### THE EXERCISE
Lines containing the string "from" are to be counted; report the total by itself.

-- Begin SUPPLIED RECORDS --

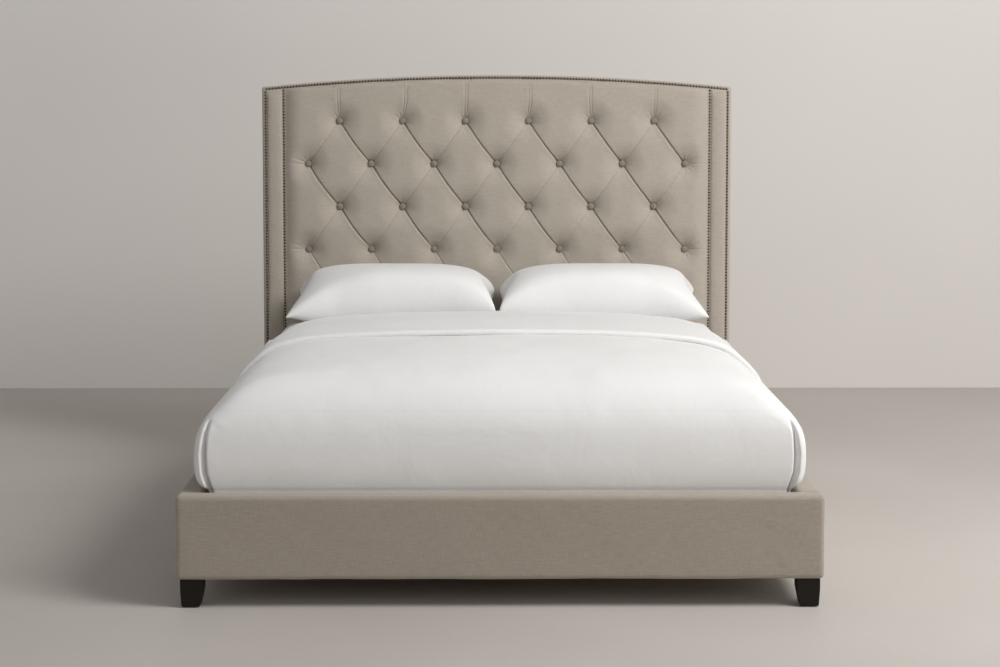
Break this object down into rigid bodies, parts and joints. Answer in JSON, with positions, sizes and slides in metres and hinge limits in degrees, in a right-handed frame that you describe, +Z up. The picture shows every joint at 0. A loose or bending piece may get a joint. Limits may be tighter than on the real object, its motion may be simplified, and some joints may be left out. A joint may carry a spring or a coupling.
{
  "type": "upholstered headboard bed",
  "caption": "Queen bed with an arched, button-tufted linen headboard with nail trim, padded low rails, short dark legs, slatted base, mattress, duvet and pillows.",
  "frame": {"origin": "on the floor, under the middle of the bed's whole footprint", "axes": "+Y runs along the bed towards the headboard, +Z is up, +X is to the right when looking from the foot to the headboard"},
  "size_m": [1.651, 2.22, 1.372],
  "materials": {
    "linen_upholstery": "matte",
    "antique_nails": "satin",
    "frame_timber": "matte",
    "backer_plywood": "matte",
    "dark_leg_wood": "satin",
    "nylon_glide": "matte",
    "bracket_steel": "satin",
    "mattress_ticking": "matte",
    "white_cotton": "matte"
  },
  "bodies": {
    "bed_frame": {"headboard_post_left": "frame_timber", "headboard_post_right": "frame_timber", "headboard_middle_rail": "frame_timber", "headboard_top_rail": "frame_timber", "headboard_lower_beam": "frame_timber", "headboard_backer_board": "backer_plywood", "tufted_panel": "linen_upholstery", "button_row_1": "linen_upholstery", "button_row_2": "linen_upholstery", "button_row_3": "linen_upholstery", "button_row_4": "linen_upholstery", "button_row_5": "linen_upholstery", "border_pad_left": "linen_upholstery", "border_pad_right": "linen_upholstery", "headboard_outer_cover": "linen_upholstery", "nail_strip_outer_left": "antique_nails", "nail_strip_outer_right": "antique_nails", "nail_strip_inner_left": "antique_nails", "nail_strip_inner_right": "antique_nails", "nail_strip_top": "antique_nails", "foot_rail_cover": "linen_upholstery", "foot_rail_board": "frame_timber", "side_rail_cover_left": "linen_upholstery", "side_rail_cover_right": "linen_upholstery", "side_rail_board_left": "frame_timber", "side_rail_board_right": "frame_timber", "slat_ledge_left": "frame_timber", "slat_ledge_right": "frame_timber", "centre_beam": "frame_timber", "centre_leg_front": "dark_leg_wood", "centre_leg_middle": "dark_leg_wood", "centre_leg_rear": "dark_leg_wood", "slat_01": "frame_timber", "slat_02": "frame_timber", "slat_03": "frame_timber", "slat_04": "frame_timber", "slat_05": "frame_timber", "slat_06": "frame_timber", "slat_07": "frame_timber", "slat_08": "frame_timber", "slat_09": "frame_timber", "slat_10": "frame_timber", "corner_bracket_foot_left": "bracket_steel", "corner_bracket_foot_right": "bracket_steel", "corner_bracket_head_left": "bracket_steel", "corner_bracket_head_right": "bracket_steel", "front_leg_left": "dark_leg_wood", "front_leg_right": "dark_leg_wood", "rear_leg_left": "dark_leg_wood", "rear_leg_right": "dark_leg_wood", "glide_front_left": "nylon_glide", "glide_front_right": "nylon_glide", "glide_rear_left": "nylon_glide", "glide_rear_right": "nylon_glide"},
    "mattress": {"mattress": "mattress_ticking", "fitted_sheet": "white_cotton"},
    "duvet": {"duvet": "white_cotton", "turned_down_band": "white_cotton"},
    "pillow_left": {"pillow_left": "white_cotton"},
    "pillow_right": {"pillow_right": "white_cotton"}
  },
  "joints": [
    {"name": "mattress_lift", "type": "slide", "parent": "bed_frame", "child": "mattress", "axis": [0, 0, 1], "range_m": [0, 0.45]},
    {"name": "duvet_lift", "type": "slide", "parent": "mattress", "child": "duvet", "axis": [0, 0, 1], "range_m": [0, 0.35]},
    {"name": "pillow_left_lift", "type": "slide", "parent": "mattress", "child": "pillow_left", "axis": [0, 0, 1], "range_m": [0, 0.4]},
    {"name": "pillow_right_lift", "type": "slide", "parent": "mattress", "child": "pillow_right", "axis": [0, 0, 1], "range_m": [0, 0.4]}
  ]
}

-- End SUPPLIED RECORDS --
-- Begin SUPPLIED RECORDS --

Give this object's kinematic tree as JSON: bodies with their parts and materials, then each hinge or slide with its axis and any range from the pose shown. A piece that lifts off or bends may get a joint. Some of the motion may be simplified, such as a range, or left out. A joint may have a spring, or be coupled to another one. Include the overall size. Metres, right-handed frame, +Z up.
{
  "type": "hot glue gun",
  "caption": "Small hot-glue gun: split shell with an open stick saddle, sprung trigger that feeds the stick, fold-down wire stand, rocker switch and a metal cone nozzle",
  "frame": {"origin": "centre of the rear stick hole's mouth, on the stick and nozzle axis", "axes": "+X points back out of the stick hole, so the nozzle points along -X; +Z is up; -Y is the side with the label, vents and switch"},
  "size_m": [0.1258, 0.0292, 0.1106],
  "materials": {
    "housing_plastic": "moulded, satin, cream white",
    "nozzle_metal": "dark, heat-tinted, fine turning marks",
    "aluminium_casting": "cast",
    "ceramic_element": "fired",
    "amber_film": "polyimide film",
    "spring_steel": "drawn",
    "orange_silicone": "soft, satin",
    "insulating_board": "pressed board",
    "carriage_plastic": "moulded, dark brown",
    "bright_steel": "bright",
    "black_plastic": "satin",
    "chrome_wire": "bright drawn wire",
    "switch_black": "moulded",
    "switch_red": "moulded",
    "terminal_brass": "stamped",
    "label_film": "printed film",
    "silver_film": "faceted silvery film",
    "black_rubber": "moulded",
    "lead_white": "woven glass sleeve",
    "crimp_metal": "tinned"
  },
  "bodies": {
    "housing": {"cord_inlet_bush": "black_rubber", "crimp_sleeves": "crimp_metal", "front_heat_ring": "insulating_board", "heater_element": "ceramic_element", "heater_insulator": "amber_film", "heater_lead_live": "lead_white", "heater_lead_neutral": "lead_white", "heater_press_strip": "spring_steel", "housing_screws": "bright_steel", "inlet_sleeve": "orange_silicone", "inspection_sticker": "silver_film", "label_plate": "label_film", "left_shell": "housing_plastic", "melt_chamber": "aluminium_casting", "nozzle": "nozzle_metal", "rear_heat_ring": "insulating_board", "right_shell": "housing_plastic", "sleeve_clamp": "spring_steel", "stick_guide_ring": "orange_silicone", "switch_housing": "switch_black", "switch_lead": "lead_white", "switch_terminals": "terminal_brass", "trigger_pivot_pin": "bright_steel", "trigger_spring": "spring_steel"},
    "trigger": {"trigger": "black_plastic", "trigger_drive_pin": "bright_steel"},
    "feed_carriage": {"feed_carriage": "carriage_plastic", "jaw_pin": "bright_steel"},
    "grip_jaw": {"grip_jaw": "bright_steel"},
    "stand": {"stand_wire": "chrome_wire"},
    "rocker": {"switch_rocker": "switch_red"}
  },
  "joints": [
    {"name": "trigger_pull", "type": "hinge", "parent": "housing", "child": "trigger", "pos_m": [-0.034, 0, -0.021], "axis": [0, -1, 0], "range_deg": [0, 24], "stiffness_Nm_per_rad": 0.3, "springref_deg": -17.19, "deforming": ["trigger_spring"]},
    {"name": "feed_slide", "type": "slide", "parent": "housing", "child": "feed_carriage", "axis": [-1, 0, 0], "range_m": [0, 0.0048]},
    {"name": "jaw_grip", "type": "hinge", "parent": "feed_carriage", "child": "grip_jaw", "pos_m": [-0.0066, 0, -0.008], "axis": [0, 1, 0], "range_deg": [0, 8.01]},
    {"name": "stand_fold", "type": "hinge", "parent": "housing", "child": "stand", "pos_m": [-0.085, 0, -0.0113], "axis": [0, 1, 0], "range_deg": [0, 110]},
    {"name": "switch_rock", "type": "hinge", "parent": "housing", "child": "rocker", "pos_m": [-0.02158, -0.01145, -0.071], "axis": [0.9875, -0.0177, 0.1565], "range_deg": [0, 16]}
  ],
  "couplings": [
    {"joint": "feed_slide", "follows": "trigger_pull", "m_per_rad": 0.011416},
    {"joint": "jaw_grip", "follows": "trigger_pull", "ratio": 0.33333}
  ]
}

-- End SUPPLIED RECORDS --

### SOLUTION TO THIS TASK
2